この八重の物語によって犬飼の物語は中断され、10年間の空白を置いて、またわれわれの前に現れる。果たして彼はどのように変わっているのか、彼もまた貧しさから(精神的に)救われたのか。というのは、この物語の焦点となるので、ネタばれ防止のため書くことはしない。
しかし、最後の最後に犬飼によって語られる物語こそ、貧しさと貧しさにあえぐ人々と世間との関係を端的に表すものであり、紛れもなくこの映画の主題である。間違いなく貧しさとは無縁な世間の側にいるわれわれは犬飼の言葉をどう受け取るか。それが3時間の助走をつけてわれわれに突きつけられる刃なのである。

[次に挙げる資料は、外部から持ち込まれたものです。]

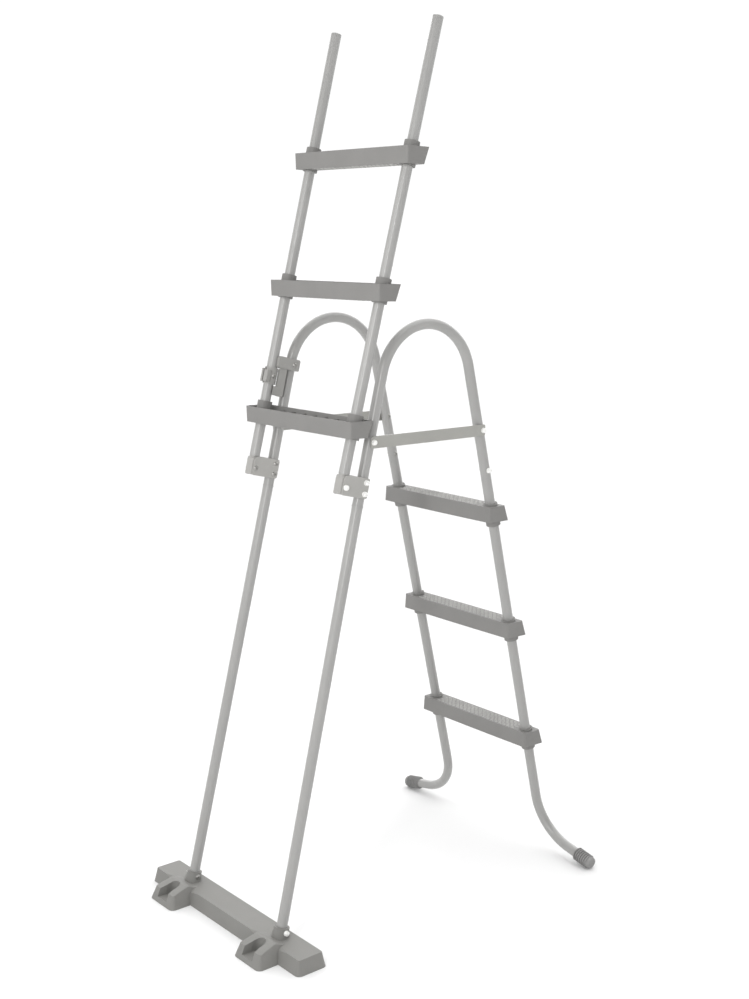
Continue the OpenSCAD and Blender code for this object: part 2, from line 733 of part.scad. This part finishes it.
module strike_clip() color(plastic_colour) left() difference() {
    on_step_rail() translate([0, 0, clip_s - clip_half]) difference() {
        union() {
            cylinder(r = clip_r, h = 2 * clip_half);
            translate([-clip_r, -tube_r - 8, 4]) cube([clip_r, 10, 2 * clip_half - 12]);
            translate([4, -clip_r - 4, 3]) cube([6, 8, 2 * clip_half - 8]);
        }
        translate([0, 0, -through]) cylinder(r = tube_r + 0.1, h = 2 * clip_half + 2 * through);
        translate([-2, -clip_r - 12, -through]) cube([4, clip_r, 2 * clip_half + 2 * through]);
    }
    on_step_rail() translate([0, 0, clip_s]) cross(bolt_hole_r, 4 * clip_r);
}

clip_grip = 2 * clip_r;
module clip_bolt_place() on_step_rail() translate([-clip_r, 0, clip_s]) children();
housing_grip = housing_inner + housing_outer;
module housing_bolt_place() on_latch() translate([-housing_inner, 0, 0]) children();

// ---------- nodes ----------

base_platform();
color(tube_colour) left() upright();  // upright_left
color(tube_colour) upright();  // upright_right
color(tube_colour) left() handrail(true);  // handrail_left
color(tube_colour) handrail(false);  // handrail_right
color(tube_colour) left() inner_leg();  // inner_leg_left
color(tube_colour) inner_leg();  // inner_leg_right
color(plastic_colour) left() foot_cap();  // foot_cap_left
color(plastic_colour) foot_cap();  // foot_cap_right
color(tube_colour) left() brace();  // brace_left
color(tube_colour) brace();  // brace_right
color(plastic_colour) left() pivot_bracket();  // pivot_bracket_left
color(plastic_colour) pivot_bracket();  // pivot_bracket_right
inner_tread(2);  // inner_tread_top
inner_tread(1);  // inner_tread_middle
inner_tread(0);  // inner_tread_bottom
inner_tread_screws();
both() pivot_bolt_place() screw(bracket_grip, pivot_bolt_r);  // pivot_bolts
both() pivot_bolt_place() nut(bracket_grip, pivot_bolt_r);  // pivot_bolt_caps
both() bracket_bolt_places() screw(bracket_grip, bolt_r);  // bracket_bolts
both() bracket_bolt_places() nut(bracket_grip, bolt_r);  // bracket_bolt_caps
both() brace_bolt_places() screw(brace_grip, bolt_r);  // brace_bolts
both() brace_bolt_places() nut(brace_grip, bolt_r);  // brace_bolt_caps
both() splice_bolt_place() screw(tube_od, bolt_r);  // splice_bolts
both() splice_bolt_place() nut(tube_od, bolt_r);  // splice_bolt_caps
both() socket_bolt_place() screw(socket_grip, bolt_r);  // socket_bolts
both() socket_bolt_place() nut(socket_grip, bolt_r);  // socket_bolt_caps
latch_housing();
left() housing_bolt_place() screw(housing_grip, bolt_r);  // latch_housing_bolt
left() housing_bolt_place() nut(housing_grip, bolt_r);  // latch_housing_bolt_cap
latch_pin();
latch_spring();
latch_lever();
color(tube_colour) left() step_rail(true);  // step_rail_left
color(tube_colour) step_rail(false);  // step_rail_right
color(plastic_colour) left() pivot_knuckle();  // pivot_knuckle_left
color(plastic_colour) pivot_knuckle();  // pivot_knuckle_right
color(cap_colour) both() pivot_bush();  // pivot_bushes
step_tread(2);  // step_tread_top
step_tread(1);  // step_tread_middle
step_tread(0);  // step_tread_bottom
step_tread_screws();
color(plastic_colour) both() rail_plug();  // rail_end_plugs
strike_clip();
left() clip_bolt_place() screw(clip_grip, bolt_r);  // strike_clip_bolt
left() clip_bolt_place() nut(clip_grip, bolt_r);  // strike_clip_bolt_cap
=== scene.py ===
"""Looks for the folding pool ladder: materials, soft edges, tread grip bars, studio and camera."""
import json
import math

import bmesh
import bpy
from mathutils import Matrix, Vector


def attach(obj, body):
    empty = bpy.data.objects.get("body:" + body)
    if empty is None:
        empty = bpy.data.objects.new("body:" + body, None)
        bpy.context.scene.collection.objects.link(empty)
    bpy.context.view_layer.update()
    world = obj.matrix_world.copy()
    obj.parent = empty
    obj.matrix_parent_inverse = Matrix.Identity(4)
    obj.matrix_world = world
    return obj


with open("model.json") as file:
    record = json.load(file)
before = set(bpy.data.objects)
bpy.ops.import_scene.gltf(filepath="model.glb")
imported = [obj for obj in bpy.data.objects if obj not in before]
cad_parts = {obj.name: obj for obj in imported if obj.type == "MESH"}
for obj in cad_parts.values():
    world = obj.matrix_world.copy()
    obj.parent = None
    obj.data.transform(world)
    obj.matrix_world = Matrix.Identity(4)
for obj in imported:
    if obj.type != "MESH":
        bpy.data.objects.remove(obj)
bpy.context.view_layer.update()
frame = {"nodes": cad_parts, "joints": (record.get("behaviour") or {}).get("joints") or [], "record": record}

NODES = frame["nodes"]
JOINTS = {j["name"]: j for j in frame["joints"]}
SLOT_OF = {s["node"]: s["material_slot"] for s in frame["record"]["subparts"]}
MM = 0.001

TREADS = [node for node in NODES if "_tread_" in node and not node.endswith("screws")]
BRACKETS = ("pivot_bracket_left", "pivot_bracket_right")
KNUCKLES = ("pivot_knuckle_left", "pivot_knuckle_right")
BRACES = ("brace_left", "brace_right")
LATCH_PARTS = ("latch_housing", "latch_lever", "strike_clip")


# ---------- materials ----------

class Shader:
    """One material, with the node patterns that the finishes share."""

    def __init__(self, name):
        self.mat = bpy.data.materials.new(name)
        self.mat.use_nodes = True
        self.tree = self.mat.node_tree
        self.bsdf = self.tree.nodes["Principled BSDF"]

    def new(self, kind):
        return self.tree.nodes.new(kind)

    def link(self, a, b):
        self.tree.links.new(a, b)

    def set(self, socket, value):
        """Gives one shader socket the same value all over."""
        self.bsdf.inputs[socket].default_value = value

    def noise(self, scale, detail=3.0, rough=0.5, stretch=(1, 1, 1)):
        """Noise in the piece's own metres, packed closer along the axes that stretch multiplies."""
        place = self.new("ShaderNodeTexCoord")
        mapping = self.new("ShaderNodeMapping")
        mapping.inputs["Scale"].default_value = stretch
        self.link(place.outputs["Object"], mapping.inputs["Vector"])
        texture = self.new("ShaderNodeTexNoise")
        texture.inputs["Scale"].default_value = scale
        texture.inputs["Detail"].default_value = detail
        texture.inputs["Roughness"].default_value = rough
        self.link(mapping.outputs["Vector"], texture.inputs["Vector"])
        return texture.outputs["Fac"]

    def mottle(self, colour, scale, spread):
        """Makes the base colour darker and lighter by spread in slow clouds; returns the clouds."""
        clouds = self.noise(scale, detail=4.0, rough=0.55)
        ramp = self.new("ShaderNodeValToRGB")
        stops = ((0.30, 1 - spread), (0.70, 1 + spread))
        for element, (where, factor) in zip(ramp.color_ramp.elements, stops):
            element.position = where
            element.color = (*(c * factor for c in colour), 1)
        self.link(clouds, ramp.inputs["Fac"])
        self.link(ramp.outputs["Color"], self.bsdf.inputs["Base Color"])
        return clouds

    def roughness(self, pattern, low, high):
        spread = self.new("ShaderNodeMapRange")
        spread.inputs["To Min"].default_value = low
        spread.inputs["To Max"].default_value = high
        self.link(pattern, spread.inputs["Value"])
        self.link(spread.outputs["Result"], self.bsdf.inputs["Roughness"])

    def bumps(self, *layers):
        """Each layer is (height output, strength, distance in metres), laid over the one before."""
        normal = None
        for height, strength, distance in layers:
            bump = self.new("ShaderNodeBump")
            bump.inputs["Strength"].default_value = strength
            bump.inputs["Distance"].default_value = distance
            self.link(height, bump.inputs["Height"])
            if normal:
                self.link(normal, bump.inputs["Normal"])
            normal = bump.outputs["Normal"]
        self.link(normal, self.bsdf.inputs["Normal"])


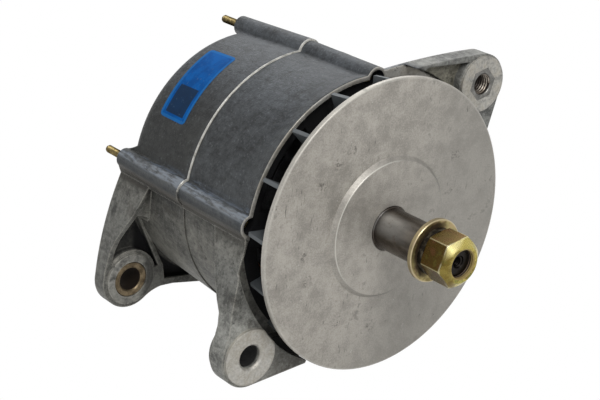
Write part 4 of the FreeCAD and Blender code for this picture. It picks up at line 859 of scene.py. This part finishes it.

<ここから先はどうしても書かずにはいられない、ネタばれ解釈です>
ここからはかなり散漫になってしまいますが…
犬飼/樽見は最初から精神的な貧しさとは無縁な人間だった。そんな彼が否応なく犯罪に巻き込まれ、どんどん精神的に貧しくなっていく。それは、八重が犬飼によって精神的な貧しさから救われたのとはまったく逆の方向の物語なのである。
犬飼/樽見自身もそのことに気づいておらず、八重がやってきてはじめてそのように貧しくなってしまった自分に気づくのだ。そこから先の樽見はまったく持って、精神的な貧者である。
そして、その自分に恥じ入り、最後には生き恥をさらすよりも死を選ぶしかないと考える。
精神的な貧しさというのは必ずしも金銭的な貧しさの中から生まれるものではない。高倉健演じる味村刑事などは精神的には非常に貧しい人間だ。
ただ、金銭的には貧しいにもかかわらず、精神的には貧しさを逃れていた犬飼がどこか知能の遅れたようなスローな人間として描かれているのは「白痴」的なありきたりの、そして浅薄な物事の捉え方のような気がして非常に居心地が悪い。
あるいは、樽見の言っていることがすべて嘘で、もともと犬飼/樽見は精神的にも貧しく、生まれ故郷の村人たちを買収して伝説を作り上げてまで操作をかく乱したのかもしれない。と、考える余地がこの映画にはある。樽見が身投げをした後の長い長い余韻は、ありえたはずのさまざまな可能性に思いをはせる時間になるのである。
このラストも含めて、この映画はシーンの終わりに残す間の取り方が非常にいい。あるときは、まったく余韻を与えずにすっと暗転し、あるときにはゆっくりと余韻を残す。